As the applicant also points out, there was no prejudice to the developer because he had not at that time received a necessary permit to commence certain clearing works.
Section 4.1.23(2)(d) – a party has incurred costs because a party is required to apply for an adjournment because of the conduct of another party
The developer’s complaint is that between 7 and 10 January 2005 the applicant served it with so much material that it was forced to seek an adjournment of the hearing set for 13 January. The allocation of an early hearing date was hardly surprising, however, in light of the developer’s contention at the first hearing on 7 January that the question of interim and final relief should be expedited so as to minimise inconvenience and prejudice to it; and the dates offered by the court were not objected to.
The developer also complains that much of the applicant’s material was extraneous or irrelevant, and was not relied upon at the final hearing.
The adjournment sought by the developer on 13 January was granted with the applicant’s consent. The developer’s complaint is that much of this material could, and should have been delivered earlier but there is, again, no evidence of prejudice and the developer had, itself, asserted it was ready and able to argue the question of interim relief six days earlier.

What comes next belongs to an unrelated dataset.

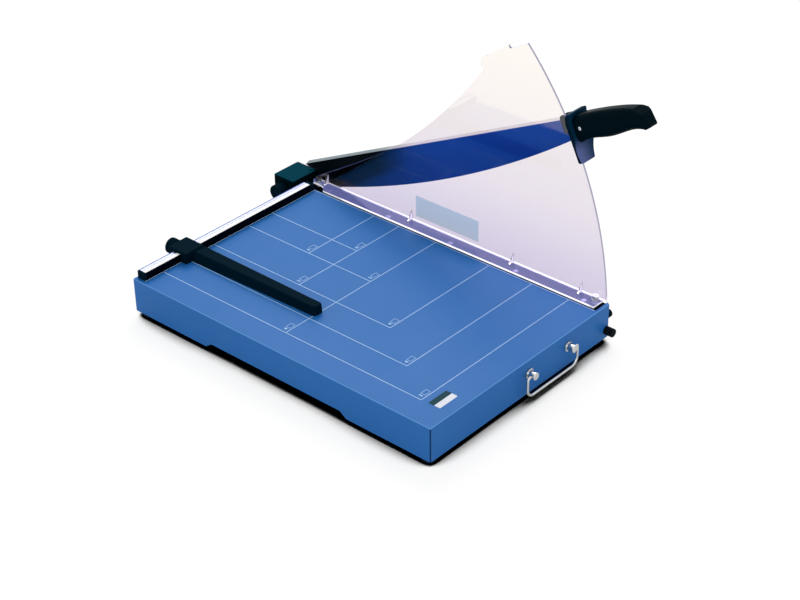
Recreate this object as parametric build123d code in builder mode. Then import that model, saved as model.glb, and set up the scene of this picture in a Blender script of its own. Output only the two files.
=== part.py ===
from build123d import *
import math
import os

# Guillotine paper cutter. Millimetres, +Z up, the user stands at -Y and the blade is on the +X side.
# The origin is on the ground, under the middle of the whole cutter's outline. The sizes and places
# below are from the middle of the base, and each finished piece is moved by BASE_MIDDLE.

BASE_MIDDLE = (-9.8, 3.6, 0.0)

# ---- base -------------------------------------------------------------------------------------
BASE_W = 332.0           # base, left to right
BASE_L = 482.0           # base, front to back
WALL_H = 46.0            # height of the folded steel box
SHEET_T = 1.5            # steel sheet
FOOT_H = 8.0             # rubber feet under the box
CORNER_R = 2.0           # upright corners
SEAM_W = 0.5             # open seam down each folded corner
SEAM_D = 0.8
BEND_R = 1.6             # bend along the top edges
LIP_W = 22.0             # lip turned in under the box
NOTCH_L = 230.0          # finger notch under the left wall
NOTCH_H = 7.0
NOTCH_SLOPE = 10.0
FOOT_R = 9.5
FOOT_INSET = 12.5
FOOT_SCREW_R = 2.0
FOOT_HEAD_H = 2.4
FOOT_NUT_T = 3.2
STIFF_W = 34.0           # channels under the table
STIFF_H = 12.0
STIFF_PITCH = 210.0

# ---- cutting bed ------------------------------------------------------------------------------
BED_W = 24.0             # black bar with the lower knife, along the right edge
BED_H = 15.0
BED_END = 4.0            # sheet left in front of and behind the bar
BED_FIT = 0.1
KNIFE_T = 3.0            # lower knife
KNIFE_H = 12.0
BED_SCREW_FRONT = 27.0   # first and last bed screw to the ends of the base
BED_SCREW_BACK = 36.6
BED_SCREW_N = 5
BED_SCREW_D = 3.5
KNIFE_SCREW_D = 4.0
KNIFE_SCREW_N = 6
KNIFE_SCREW_END = 31.0   # first and last knife screw to the ends of the base
KNIFE_SCREW_L = 8.0      # knife screw in the bar

# ---- fence with scale -------------------------------------------------------------------------
FENCE_BACK = 4.0         # sheet left behind the fence
FENCE_D = 13.0
FENCE_H = 10.5
FENCE_LEFT = 5.0         # sheet left beside the fence
CAP_T = 3.0
END_BLOCK_L = 7.5
SCALE_W = 5.8
SCALE_T = 0.6
SCALE_IN = 0.4
STRIP_W = 5.6            # bright guide strip on the back of the fence
STRIP_H = 2.4
GROOVE_D = 3.0
GROOVE_H = 5.0
FENCE_SCREW_D = 4.0

# ---- paper stop on the fence ------------------------------------------------------------------
STOP_X = -85.4
HEAD_W = 31.0
HEAD_FRONT_T = 9.7
HEAD_BACK_T = 8.2
HEAD_TOP_T = 3.8
SLIDE_FIT = 0.3
TABLE_GAP = 0.4
ARM_L = 205.0
ARM_H = 12.2
ARM_X0 = -5.6            # left foot of the arm at the head, from the middle of the head
ARM_X1 = 18.6
ARM_SLOPE = 5.2
ARM_TAPER_L = 6.2
ARM_TAPER_R = 2.2
KNOB_R = 10.5
KNOB_T = 12.0
KNOB_GAP = 0.8
STUD_R = 2.5
PIN_FIT = 0.05
PAD_FIT = 0.35

# ---- blade pivot ------------------------------------------------------------------------------
PIVOT_BACK = 9.0         # pivot axis behind the base
PIVOT_Z = 26.0
BLOCK_W = 44.0
BLOCK_D = 36.0
BLOCK_TOP = 15.5         # above the table
BLOCK_BOTTOM = 6.0       # pivot block above the ground
PLATE_T = 2.0
BLOCK_SCREW_R = 2.0
BLOCK_SCREW_HEAD_R = 3.6
BLOCK_SCREW_L = 8.0      # screw in the block
BLOCK_SCREW_Z0 = 13.5
BLOCK_SCREW_Z1 = 44.0
CAP_SCREW_R = 1.5
CAP_SCREW_L = 6.0
BOLT_R = 5.0
BOLT_HEX_R = 8.7         # corner radius of the pivot bolt's head and nut
BOLT_HEAD_T = 6.6
BUSH_T = 3.0
WASHER_R = 12.6
WASHER_T = 1.6
SPRING_H = 2.4           # disc spring between block and nut
NUT_H = 8.0
THRUST_R = 8.8
BRAKE_Y = 19.5           # brake knob axis behind the base
BRAKE_DROP = 2.5         # brake knob axis below the table
BRAKE_R = 11.0
BRAKE_T = 13.0
BRAKE_STUD_R = 4.0

# ---- blade and handle, drawn along the blade's own axis ---------------------------------------
REST_ANGLE = 26.0        # blade axis above level, as it stands
BLADE_GAP = 0.1          # blade to lower knife
BLADE_T = 5.0
HEEL_L = 9.0             # end of the cutting edge to the hand guard
EDGE_START = 62.0
EDGE_W0 = 6.0
EDGE_MID = 239.0         # lowest point of the curved edge, from the pivot
EDGE_LOW = -5.8
EDGE_W1 = 17.0
BACK_W0 = 48.0
BACK_W1 = 45.4
ROOT_R = 21.0
BACK_CHAMFER = 2.6
BEVEL_T = 4.2
BEVEL_H = 11.0
TANG_L = 92.0
TANG_H = 16.0
TANG_W = 33.0
HAND_GAP = 2.0           # hand guard to the base front when it passes
GUARD_PLATE_T = 5.5
HAND_NEAR = 18.0         # sides of the hand guard from the middle of the blade
HAND_FAR = 17.0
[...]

There were, then, several reasons why costs were incurred (by both parties) in appearances in the short period before the final hearing began (and, by reason of undertakings offered by the developer, interim proceedings became unnecessary). It cannot be said the developer has incurred costs solely as a consequence of some conduct on the part of the applicant.
The developer’s application for costs is refused.